Saturday, December 19, 2009

Plain Spoke

I just got an acceptance from Plain Spoke. The poems I've seen in this journal rock and are close to my aesthetic, so I'm psyched to find out they wanted a poem from my Notes for a Memoir series.

Here's what New Pages has to say about the little journal.

Friday, December 18, 2009

"the world exists nowhere but within us"

I've really enjoyed the prose poem sequence from Rilke in the fall issue of The Paris Review. He wrote it as a 22-year-old...such strong juvenilia attests to his possibly being the best poet of the 20th Century.

I love how this passage moves between the metaphors of engraving a watch or compass (with the verb "etch") and plowing a field (with the noun "furrow") to situate the always already here presences of these personages:

You cannot hold anything against this calm and tranquil occupation: the story of Zoroaster, that of Plato, that of Jesus Christ and Columbus and Leonardo and Napoleon and many more, did need to get written. In other words, these stories wrote themselves, so to speak. Every one of this cast of characters etched a furrow in the great gray brain of the earth, and we all carry a miniature reproduction of this archetypal brain within us, like a pocket watch or the small round pill of a compass that shows where the sun rises over a worthy citizen’s belly. (the italics are mine)

What a masterful move. You have to hate him a little.

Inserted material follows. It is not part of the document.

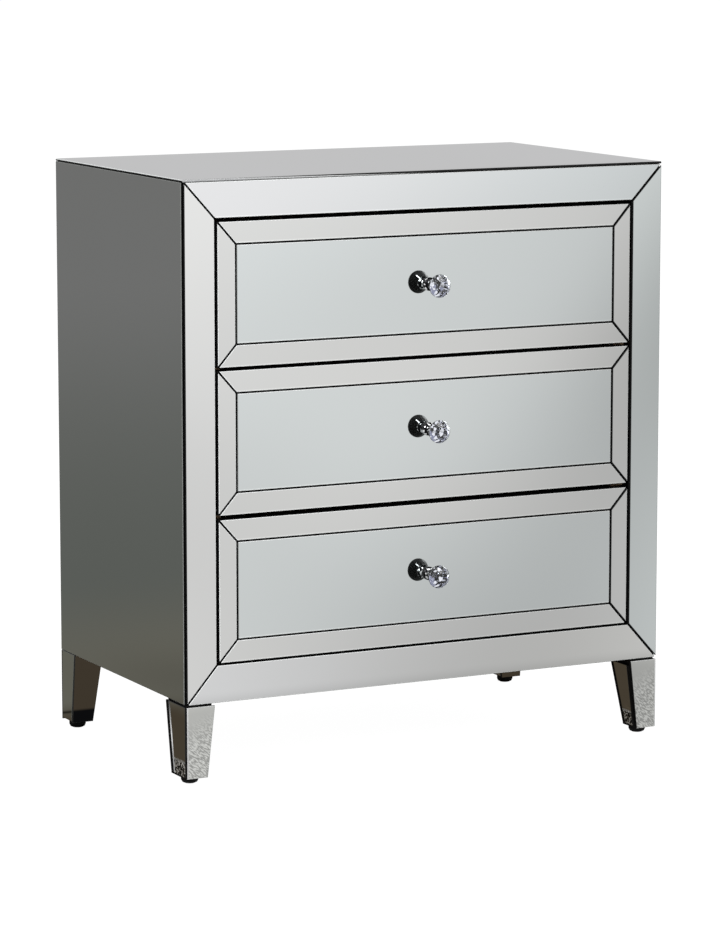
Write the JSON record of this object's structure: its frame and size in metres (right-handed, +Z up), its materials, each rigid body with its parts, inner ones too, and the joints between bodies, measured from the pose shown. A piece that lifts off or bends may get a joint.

Tuesday, November 24, 2009

Headlines

Got two poems picked up by Main Street Rag.

Am excited to review Self-Portrait With Crayon by Allison Benis White for an online journal. Her poems defy expectation in the most genuine way.

Am officially in a music rut. Need new music. I miss new music. Recommendations?

Having drinks with Phil tonight. Phil writes poems and takes the writing of them as seriously as I do.

Like most people, I'm looking forward to eating too much turkey and pie.

Will start a workout regimin soon.

A Complaint

Okay, I'm so bored with poems about Odysseus. For that matter, can you think of a duller topic for a poem than Greek myths? Sure, Sissyphus rolling a boulder up a hill for eternity is a powerful metaphor, but who wants to reimagine it in a poem knowing it's a thinly guised comparison to the poet's cycles of expectation and disappointment? You can count me out.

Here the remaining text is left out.